Records from a data source:

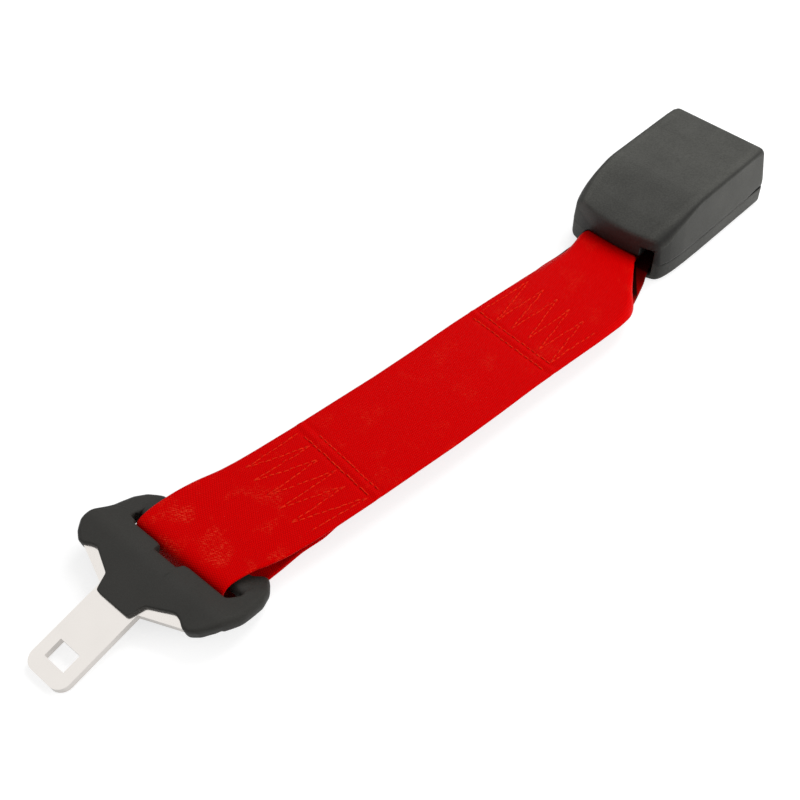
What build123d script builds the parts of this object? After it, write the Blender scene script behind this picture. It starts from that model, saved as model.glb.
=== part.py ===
import os
from math import cos, radians, sin, tan

from build123d import *

# Buckle housing: x runs from the webbing end to the mouth end, z = 0 is the underside
rear_x = -41.0
front_x = 41.0
height = 31.0
half_width = 26.2
waist_z = 10.0
side_draft = 0.093
wall = 2.2
end_wall = 3.4
parting_z = 9.3
slit = 0.6
face_lean = 3.0
face_knee_z = 14.0
slot_half_width = 20.0
slot_low_z = 2.4
slot_high_z = 18.5

# Steel frame inside the buckle
steel = 3.0
frame_z = 6.2
side_room = 5.0
frame_half_width = half_width - side_room
frame_rear_x = -29.0
frame_front_x = 35.4
frame_wall = 1.5
frame_wall_z = 20.0
anchor_bar = 6.0
anchor_slot = 7.0
anchor_half_length = 18.6
anchor_x = frame_rear_x + anchor_bar / 2
anchor_z = frame_z + steel / 2
deck_z = frame_z + steel

# Tongue channel, pawl, slider, button and ejector
channel_half_width = 12.2
channel_height = 4.4
guide_steel = 1.0
guide_leg = 1.2
pawl_x = -14.0
pawl_z = 16.2
pin_radius = 2.0
hub_radius = 3.4
pawl_steel = 2.5
pawl_lift = 11.0
ear_x = 8.0
ear_z = 14.8
ear_radius = 1.2
ramp_angle = 40.0
button_half_width = 16.0
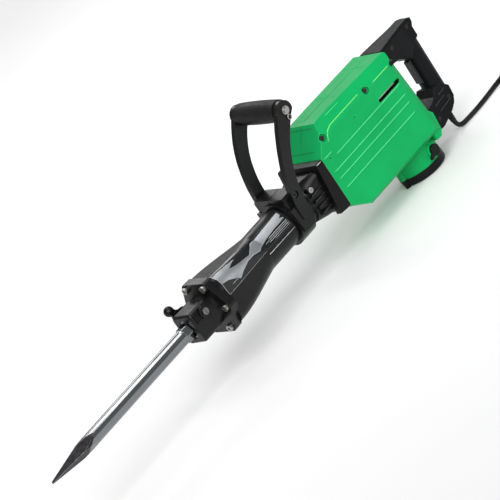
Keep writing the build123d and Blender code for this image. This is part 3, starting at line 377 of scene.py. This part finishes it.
SWITCH = moulded(
    "switch_plastic", (0.013, 0.012, 0.012), (0.06, 0.06, 0.06), 0.36,
    painted_highlight_strength=0.6, grain=2400.0, depth=0.00001,
)  # fmt: skip
CHISEL = dark_pointed_bar("chisel_steel")
SILVER = turned(
    "brushed_foil", (0.48, 0.5, 0.525), 0.42, along=(30.0, 700.0, 700.0), stain=0.6, depth=0.00002
)
# Grey for the label's rims, and for the beads on the fins and the lip ribs, where it is a painted highlight.
FRAME_GREY_AND_RIB_HIGHLIGHT = turned(
    "frame_grey_and_rib_highlight", (0.13, 0.135, 0.14), 0.4, along=(60.0, 400.0, 400.0), stain=0.4, depth=0.00001
)
# Near-white for the beads on the barrel's rib and the bezel's corner: a painted glint.
PAINTED_GLINT = turned("painted_glint", (0.7, 0.7, 0.7), 0.3, along=(60.0, 400.0, 400.0), stain=0.2, depth=0.00001)
# Pale greens for the beads on the cover's ridges, shoulder and roof: painted highlights.
CREST_HIGHLIGHT = moulded(
    "green_crest_highlight", (0.06, 0.74, 0.30), (0.2, 0.9, 0.45), 0.35, grain=2200.0, depth=0.000008, shine=0.25
)
CREST_HIGHLIGHT_WARM = moulded(
    "green_crest_highlight_warm", (0.15, 0.72, 0.16), (0.3, 0.9, 0.35), 0.32, grain=2200.0, depth=0.000008
)
# Dark green for the facet lines and the seam: painted shade in their creases.
SHADE = moulded(
    "green_groove_painted_shade", (0.0006, 0.15, 0.04), (0.002, 0.2, 0.06), 0.45,
    painted_highlight_strength=0.3, grain=2200.0, depth=0.000008, shine=0.15,
)  # fmt: skip
PANEL_BLACK = moulded(
    "panel_black", (0.006, 0.0062, 0.007), (0.12, 0.12, 0.125), 0.22,
    painted_highlight_strength=0.8, grain=1500.0, depth=0.000008, coat=0.2,
)  # fmt: skip

BY_SLOT = {
    "black_casting": BLACK_CAST,
    "black_plastic": BLACK_MOULDED,
    "green_plastic": GREEN,
    "chisel_steel": CHISEL,
    "tool_steel": STEEL,
    "gear_steel": GEAR_STEEL,
    "bearing_steel": BEARING,
    "laminated_steel": LAMINATED,
    "aluminium": ALUMINIUM,
    "copper": COPPER,
    "brass": BRASS,
    "carbon": CARBON,
    "bright_screw": ZINC,
    "dark_screw": BLACKENED,
    "rubber": RUBBER,
    "grip_rubber": GRIP_RUBBER,
    "cord_rubber": SHEATH,
    "plug_plastic": PLUG,
    "switch_plastic": SWITCH,
    "label": PANEL_BLACK,
}
# The gear plate takes the near-black aluminium: painted shade in the vent slot.
BY_NODE = {"handle_near": HANDLE_BLACK, "handle_far": HANDLE_BLACK, "gear_plate": SLOT_SHADE_ALUMINIUM}

for row in frame["record"]["subparts"]:
    finish = BY_NODE.get(row["node"], BY_SLOT.get(row["material_slot"]))
    for place in nodes[row["node"]].material_slots:
        place.material = finish
lead.data.materials.append(SHEATH)

# Detail pieces


def new_piece(name, builder, finish):
    """A mesh piece on the housing, from a bmesh that the builder fills."""
    shape = bmesh.new()
    builder(shape)
    bmesh.ops.recalc_face_normals(shape, faces=shape.faces)
    data = bpy.data.meshes.new(name)
    shape.to_mesh(data)
    shape.free()
    piece = new_object(name, data)
    data.materials.append(finish)
    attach(piece, "housing")
    return piece


def smooth(piece, angle=40):
    piece.data.shade_smooth()
    piece.data.set_sharp_from_angle(angle=math.radians(angle))


# Foil on the barrel's label, in mm along the axis and degrees round it from the near side
LABEL_SKIN = 0.0008
FOIL = 0.0003
LOOK_IN_FROM = 0.1
FLASH = [
    (80.5, 53), (110, 51.5), (142, 49), (128, 45), (117, 41), (133, 37.5), (150, 35.5), (172, 33.5), (184, 42),
    (196, 52), (217, 54), (282, 59), (282, 49), (264, 43), (277, 39), (282, 33), (250, 32.5), (221, 29.5),
    (205, 26), (196, 21), (178, 26), (160, 26), (140, 20), (124, 13), (118, 20), (100, 29), (84, 32),
]  # fmt: skip
STRIPES = (
    (226, 282, 25.4, 27.2),
    (214, 282, 21.2, 22.4),
    (222, 282, 16.6, 18.2),
    (236, 282, 12.4, 13.2),
    (100, 124, 17.5, 18.5),
)
STRIPE_SLANT = 5


def on_barrel(x, degrees, proud):
    """A point over the cylinder case, at an angle above its near side, found by looking in from outside."""
    turn = math.radians(degrees)
    outward = Vector((0, -math.cos(turn), math.sin(turn)))
    start = Vector((x, 0, 0)) + LOOK_IN_FROM * outward
    for name, skin in (("label_plate", 0.0), ("barrel_case", LABEL_SKIN)):
        hit, place, _, _ = nodes[name].ray_cast(start, -outward)
        if hit:
            return place + (skin + proud) * outward
    raise ValueError(f"nothing under {x}, {degrees}")


def foil(name, rim, finish):
    """Foil stuck on the label, from the corners of its rim, and sunk a little into the label."""

    def build(shape):
        corners = [shape.verts.new((x / 1000, degrees / 1000, 0)) for x, degrees in rim]
        bmesh.ops.triangulate(shape, faces=[shape.faces.new(corners)])
        for _ in range(4):
            bmesh.ops.subdivide_edges(shape, edges=shape.edges, cuts=1, use_grid_fill=True)
        below = bmesh.ops.duplicate(shape, geom=shape.faces[:] + shape.edges[:] + shape.verts[:])
        lower = [v for v in below["geom"] if isinstance(v, bmesh.types.BMVert)]
        upper = [v for v in shape.verts if v not in set(lower)]
        bmesh.ops.bridge_loops(shape, edges=[e for e in shape.edges if e.is_boundary])
        for group, lift in ((upper, FOIL), (lower, -FOIL / 3)):
            for vert in group:
                vert.co = on_barrel(vert.co.x, vert.co.y * 1000, lift)

    smooth(new_piece(name, build, finish), 35)


foil("label_flash", FLASH, SILVER)
for k, (x0, x1, low, high) in enumerate(STRIPES):
    foil(f"label_stripe_{k}", [(x0, low), (x1, low), (x1, high), (x0 + STRIPE_SLANT, high)], SILVER)
foil("label_rim_front", [(82.3, 8), (83.6, 8), (83.6, 60), (82.3, 60)], FRAME_GREY_AND_RIB_HIGHLIGHT)
foil("label_rim_side", [(84, 7.4), (205, 7.4), (205, 8.3), (84, 8.3)], FRAME_GREY_AND_RIB_HIGHLIGHT)

# Beads: slim ridges along the crests, coloured paler as painted highlights or darker as painted shade, in mm
BEAD_SIDES = 8
BEAD_TIP = 0.35
OFF_EVERY_BEAD = Vector((0.3, 0.5, 0.81))
COVER_SIDE_Y = 62.85
SIDE_RIBS = ((405, 430, 50), (434, 632, 39.3), (408, 630, 18), (408, 628, 2), (408, 624, -19))
SIDE_RIB_INSET = 1.5
SHOULDER = (
    (437, 61.9, 66),
    (443, 61.7, 76.5),
    (451, 60.5, 82.5),
    (462, 58.9, 85.2),
    (475, 58.7, 85.4),
    (546, 58.7, 85.1),
    (549, 58.7, 85.1),
)
SHOULDER_REAR = ((588, 62.3, 79.9), (635, 62.3, 79.9))
ROOF_X0 = 460
ROOF_X1 = 648
ROOF_Z = 104.2
ROOF_SLOPE = 0.0285
CROWNS = ((38.4, 1.0, 463), (44.5, 4.9, 474))
FACET_X = 401.9
FACET_Z = 55
FACET_SLOPE = 0.968
FACET_LINES = ((65.5, 39), (97.0, 33))
SEAM = [(404, 0, 57), (447, 0, 101.9), (460.5, 0, 104.5), (560, 0, 101.6), (652.5, 0, 99.0)]
BARREL_RIB = ((206.5, 40.8, -2.6), (286, 40.8, -2.6))
BEZEL_CORNER = ((387, 59.4, 51.4), (400.5, 59.4, 51.4))
FIN_X = (348, 380)
FIN_Y = 47.4
FIN_HEIGHTS = (13, 0, -13, -26)
FIN_HALF_THICK = 1.5
LIP_RIBS = ((707, 728, -47), (685, 718, -56), (688, 727, -70))
LIP_RIB_HALF_THICK = 1.1
HANDLE_ROOT_X = 665
HANDLE_ROOT_Y = 34.4
HANDLE_TAPER = 0.2


def bead(name, path, radius, finish):
    """A slim round ridge along a path in mm, drawn in at both ends."""
    points = [Vector(p) / 1000 for p in path]

    def build(shape):
        rings = []
        for k, point in enumerate(points):
            before, after = points[max(k - 1, 0)], points[min(k + 1, len(points) - 1)]
            along = (after - before).normalized()
            across = along.cross(OFF_EVERY_BEAD).normalized()
            rise = along.cross(across)
            size = radius / 1000 * (BEAD_TIP if k in (0, len(points) - 1) else 1.0)
            ring = []
            for n in range(BEAD_SIDES):
                turn = 2 * math.pi * n / BEAD_SIDES
                ring.append(shape.verts.new(point + size * (math.cos(turn) * across + math.sin(turn) * rise)))
            rings.append(ring)
        for one, two in zip(rings, rings[1:]):
            for n in range(BEAD_SIDES):
                m = (n + 1) % BEAD_SIDES
                shape.faces.new((one[n], one[m], two[m], two[n]))
        shape.faces.new(rings[0])
        shape.faces.new(rings[-1])

    smooth(new_piece(name, build, finish), 60)


def straight(start, end, taper=3.0):
    """Two ends and two points just inside them, so that a straight bead tapers only there."""
    start, end = Vector(start), Vector(end)
    step = (end - start).normalized() * taper
    return [start, start + step, end - step, end]


def on_side(side, points):
    """The same points on the near side, -1, or the far side, 1."""
    return [(x, side * y, z) for x, y, z in points]


def cover_beads(side, label):
    """The cover's raised lines, its shoulder in two lengths, and the lines along its roof, all in pale green
    as a painted highlight.
    """
    for k, (x0, x1, z) in enumerate(SIDE_RIBS):
        ends = ((x0 + SIDE_RIB_INSET, COVER_SIDE_Y, z), (x1 - SIDE_RIB_INSET, COVER_SIDE_Y, z))
        bead(f"ridge_{label}_{k}", straight(*on_side(side, ends)), 0.62, CREST_HIGHLIGHT)
    bead(f"shoulder_{label}_front", on_side(side, SHOULDER), 1.0, CREST_HIGHLIGHT_WARM)
    bead(f"shoulder_{label}_rear", straight(*on_side(side, SHOULDER_REAR)), 0.85, CREST_HIGHLIGHT_WARM)
    for k, (y, drop, x0) in enumerate(CROWNS):
        ends = ((x, y, ROOF_Z - drop - (x - ROOF_X0) * ROOF_SLOPE) for x in (x0, ROOF_X1))
        bead(f"crown_{label}_{k}", straight(*on_side(side, ends)), 0.55, CREST_HIGHLIGHT)


def handle_half_width(x):
    return HANDLE_ROOT_Y - HANDLE_TAPER * (x - HANDLE_ROOT_X)


def casting_beads(side, label):
    """The barrel's rib and the bezel's corner, near-white as a painted glint, and the crank case's fins and
    the rear handle's lip ribs, grey as a painted highlight.
    """
    bead(f"barrel_rib_{label}", straight(*on_side(side, BARREL_RIB)), 0.7, PAINTED_GLINT)
    bead(f"bezel_glint_{label}", straight(*on_side(side, BEZEL_CORNER)), 1.0, PAINTED_GLINT)
    # Grey beads on the fins and the lip ribs: a painted highlight.
    for k, z in enumerate(FIN_HEIGHTS):
        ends = ((x, FIN_Y, z + FIN_HALF_THICK) for x in FIN_X)
        bead(f"fin_{label}_{k}", straight(*on_side(side, ends)), 0.5, FRAME_GREY_AND_RIB_HIGHLIGHT)
    for k, (x0, x1, z) in enumerate(LIP_RIBS):
        ends = ((x, handle_half_width(x), z + LIP_RIB_HALF_THICK) for x in (x0, x1))
        crest = straight(*on_side(side, ends), taper=2.0)
        bead(f"handle_ridge_{label}_{k}", crest, 0.45, FRAME_GREY_AND_RIB_HIGHLIGHT)


for side, label in SIDES:
    cover_beads(side, label)
# The facet lines and the seam are beads in dark green: painted shade.
for k, (z, reach) in enumerate(FACET_LINES):
    x = FACET_X + (z - FACET_Z) * FACET_SLOPE
    bead(f"facet_line_{k}", straight((x, -reach, z), (x, reach, z)), 0.6, SHADE)
bead("cover_seam", SEAM, 0.4, SHADE)
for side, label in SIDES:
    casting_beads(side, label)

# The strap round the wound cord: its middle, half its width and height inside, and its reach either way
TIE_X = COIL_X + 0.004
TIE_Y = COIL_Y + 0.050
TIE_Z = CORD_LIE_Z + 0.0039
TIE_HALF_WIDTH = 0.0155
TIE_HALF_HEIGHT = 0.0092
TIE_REACH = 0.0048
TIE_THICK = 0.0011
TIE_CLEAR_INSIDE = 0.00025
TIE_CLEAR_OUTSIDE = 0.00005
TIE_STEPS = 28


def tie_ring(shape, x, grow, clear):
    """One rim of the strap: a squarish ring, flattened where it meets the floor."""
    ring = []
    for k in range(TIE_STEPS):
        turn = 2 * math.pi * k / TIE_STEPS
        c, s = math.cos(turn), math.sin(turn)
        scale = (abs(c) ** 4 + abs(s) ** 4) ** -0.25
        y = TIE_Y + (TIE_HALF_WIDTH + grow) * c * scale
        z = TIE_Z + (TIE_HALF_HEIGHT + grow) * s * scale
        ring.append(shape.verts.new((x, y, max(z, FLOOR_Z + clear))))
    return ring


def coil_tie(shape):
    """The strap from its four rims."""
    rings = []
    for x in (TIE_X - TIE_REACH, TIE_X + TIE_REACH):
        rings.append(tie_ring(shape, x, 0.0, TIE_CLEAR_INSIDE))
        rings.append(tie_ring(shape, x, TIE_THICK, TIE_CLEAR_OUTSIDE))
    inner_a, outer_a, inner_b, outer_b = rings
    for one, two in ((inner_a, outer_a), (outer_a, outer_b), (outer_b, inner_b), (inner_b, inner_a)):
        for k in range(TIE_STEPS):
            j = (k + 1) % TIE_STEPS
            shape.faces.new((one[k], one[j], two[j], two[k]))


smooth(new_piece("coil_tie", coil_tie, RUBBER))

# Floor and light


def new_floor(size=20.0):
    shape = bmesh.new()
    bmesh.ops.create_grid(shape, x_segments=2, y_segments=2, size=size)
    data = bpy.data.meshes.new("floor")
    shape.to_mesh(data)
    shape.free()
    floor = new_object("floor", data)
    floor.location.z = FLOOR_Z
    paint = Paint("floor_paint")
    cloud = paint.ramp(paint.noise(1.5, 3), 0.3, 0.7)
    paint.colour(paint.mix(cloud, (0.86, 0.86, 0.865), (0.89, 0.89, 0.89)))
    paint.roughness(paint.ramp(paint.noise(5.0, 3), 0.3, 0.7, 0.7, 0.85))
    data.materials.append(paint.material)


def soft_light(name, place, aim, size, power):
    """A rectangular light of so many watts, turned towards its aim."""
    data = bpy.data.lights.new(name, "AREA")
    data.shape = "RECTANGLE"
    data.size, data.size_y = size
    data.energy = power
    light = new_object(name, data)
    light.location = place
    light.rotation_euler = (Vector(aim) - Vector(place)).to_track_quat("-Z", "Y").to_euler()


def sun_light(name, toward, spread, power):
    """A far, wide, even light, so that the floor is as bright everywhere."""
    data = bpy.data.lights.new(name, "SUN")
    data.angle = math.radians(spread)
    data.energy = power
    new_object(name, data).rotation_euler = Vector(toward).to_track_quat("Z", "Y").to_euler()


def new_world(strength):
    world = bpy.data.worlds.new("studio")
    scene.world = world
    world.use_nodes = True
    background = world.node_tree.nodes["Background"]
    background.inputs["Color"].default_value = (1.0, 1.0, 1.0, 1.0)
    background.inputs["Strength"].default_value = strength


new_floor()
new_world(0.34)
sun_light("key", toward=(-0.4, -0.74, 0.74), spread=55.0, power=2.9)
soft_light("strip", place=(0.75, 0.15, 1.7), aim=(-0.1, 0.0, 0.0), size=(1.9, 0.3), power=10.0)
soft_light("rim", place=(1.4, 1.5, 1.2), aim=(0.4, 0.0, 0.0), size=(1.2, 0.5), power=9.0)
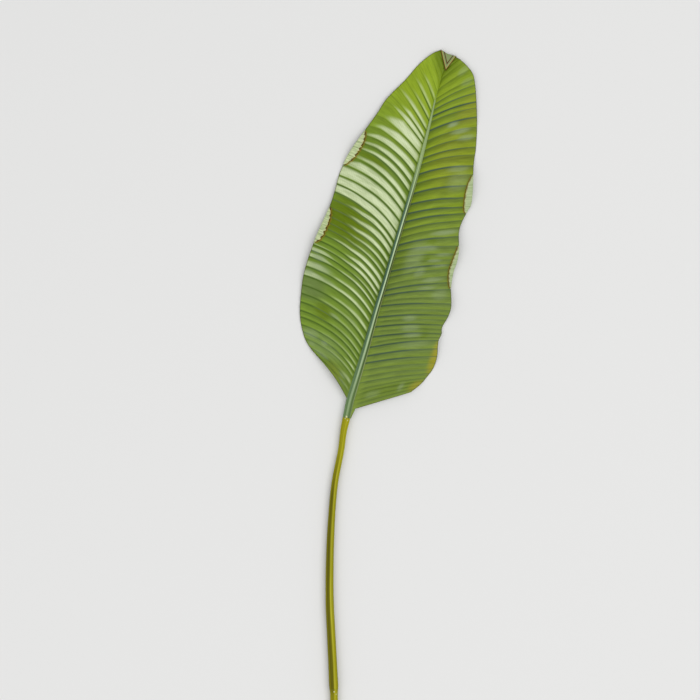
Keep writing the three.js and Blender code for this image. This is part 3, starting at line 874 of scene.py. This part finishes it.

Exercise goal
Return exactly what appears above, from the first line of the entries to the line with "button_half_width = 16.0", inclusive.

Result for this task
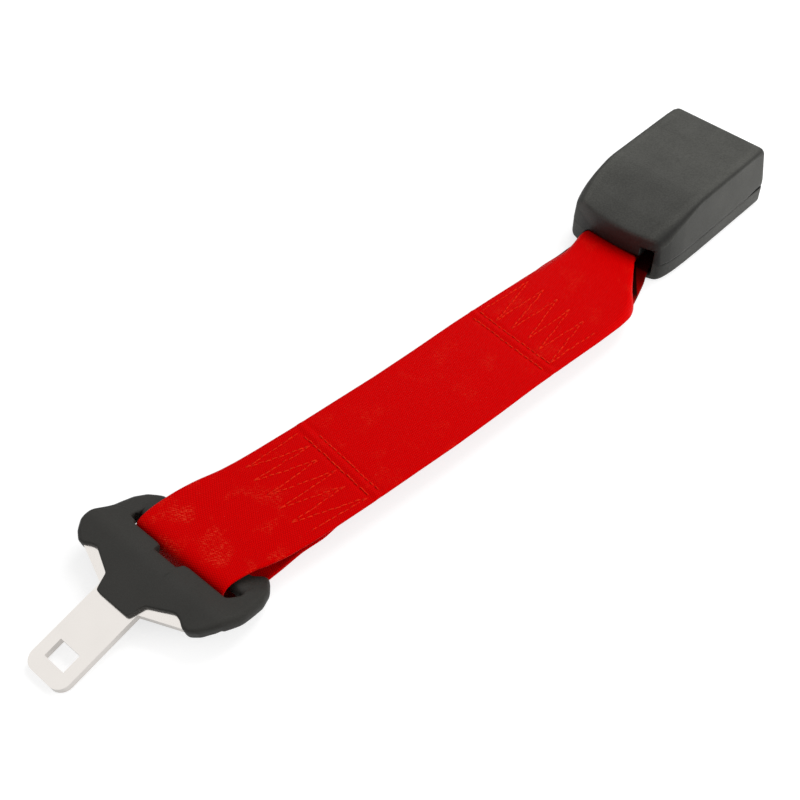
What build123d script builds the parts of this object? After it, write the Blender scene script behind this picture. It starts from that model, saved as model.glb.
=== part.py ===
import os
from math import cos, radians, sin, tan

from build123d import *

# Buckle housing: x runs from the webbing end to the mouth end, z = 0 is the underside
rear_x = -41.0
front_x = 41.0
height = 31.0
half_width = 26.2
waist_z = 10.0
side_draft = 0.093
wall = 2.2
end_wall = 3.4
parting_z = 9.3
slit = 0.6
face_lean = 3.0
face_knee_z = 14.0
slot_half_width = 20.0
slot_low_z = 2.4
slot_high_z = 18.5

# Steel frame inside the buckle
steel = 3.0
frame_z = 6.2
side_room = 5.0
frame_half_width = half_width - side_room
frame_rear_x = -29.0
frame_front_x = 35.4
frame_wall = 1.5
frame_wall_z = 20.0
anchor_bar = 6.0
anchor_slot = 7.0
anchor_half_length = 18.6
anchor_x = frame_rear_x + anchor_bar / 2
anchor_z = frame_z + steel / 2
deck_z = frame_z + steel

# Tongue channel, pawl, slider, button and ejector
channel_half_width = 12.2
channel_height = 4.4
guide_steel = 1.0
guide_leg = 1.2
pawl_x = -14.0
pawl_z = 16.2
pin_radius = 2.0
hub_radius = 3.4
pawl_steel = 2.5
pawl_lift = 11.0
ear_x = 8.0
ear_z = 14.8
ear_radius = 1.2
ramp_angle = 40.0
button_half_width = 16.0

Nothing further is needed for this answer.